Nicklaus won and lost majors against players including Arnold Palmer, Tom Watson, Lee Trevino, Johnny Miller and Gary Player.

"Jack was clearly the best player, but he was just a little better than the next guys," said former tour player Roger Maltbie, now an NBC analyst. "Arnold Palmer could still play. Lee Trevino could beat him. Tom Watson. Johnny Miller gave him trouble. If Jack didn't play his best, they'd beat him.

"Now, I mean no disrespect to the next level of player (from Woods), but the differences between their ability and Tiger's ability are rather profound. If Tiger plays nearly as well as he can, he's going to win. If Tiger plays his best, case closed."

Els confirmed the theory after last year's U.S. Open. He said his best effort might have pulled him within only seven or eight shots of Woods. Els, 31, was hailed as the game's next great player when he won the 1994 U.S. Open. He also won the '97 Open and has five top 10s in eight Open appearances.

But Els never narrowed the gap on Woods last year after losing in a playoff at the season-opening Mercedes Championship. He did have three runner-up finishes in majors, finishing ahead of Woods at the Masters, but he was well in Woods' rearview mirror at Pebble Beach and St. Andrews.
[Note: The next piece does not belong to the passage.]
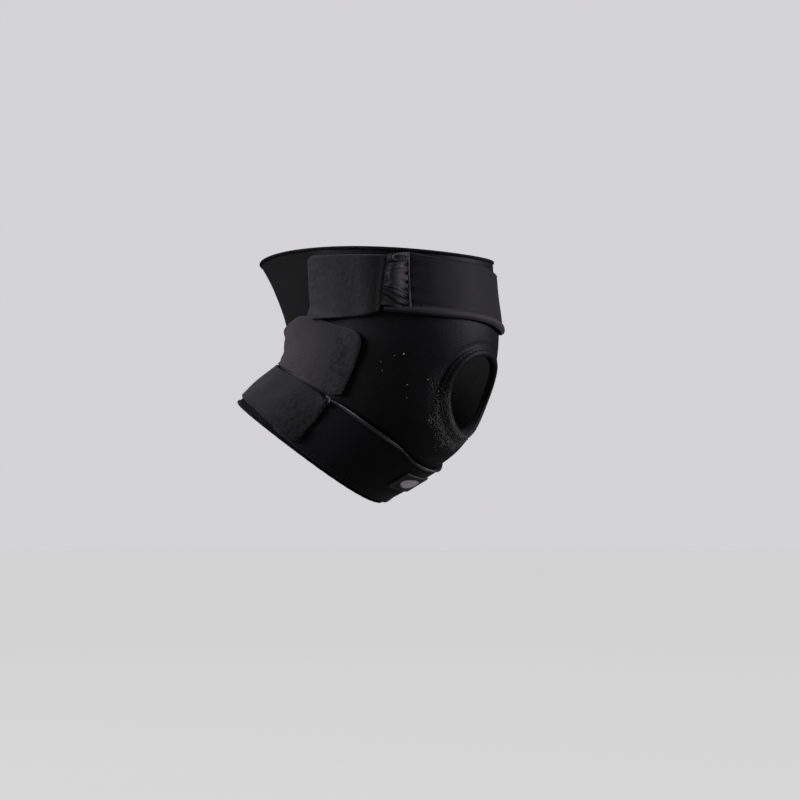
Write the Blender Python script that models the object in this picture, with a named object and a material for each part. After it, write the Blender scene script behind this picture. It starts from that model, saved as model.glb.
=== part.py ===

"You've got to hand it to him," Els said. "He's won the last four majors. It's no wonder you guys (media) ask these questions, because it's just the way it is. I definitely can't help that the guy is that good. That's just a fact. Saying that, I've got to believe that I've got a good chance of playing well and winning this week.

"We're competing against a guy who is dominating a sport unlike anybody else."

That is a mental hurdle that needs to be negotiated, no matter the circumstances.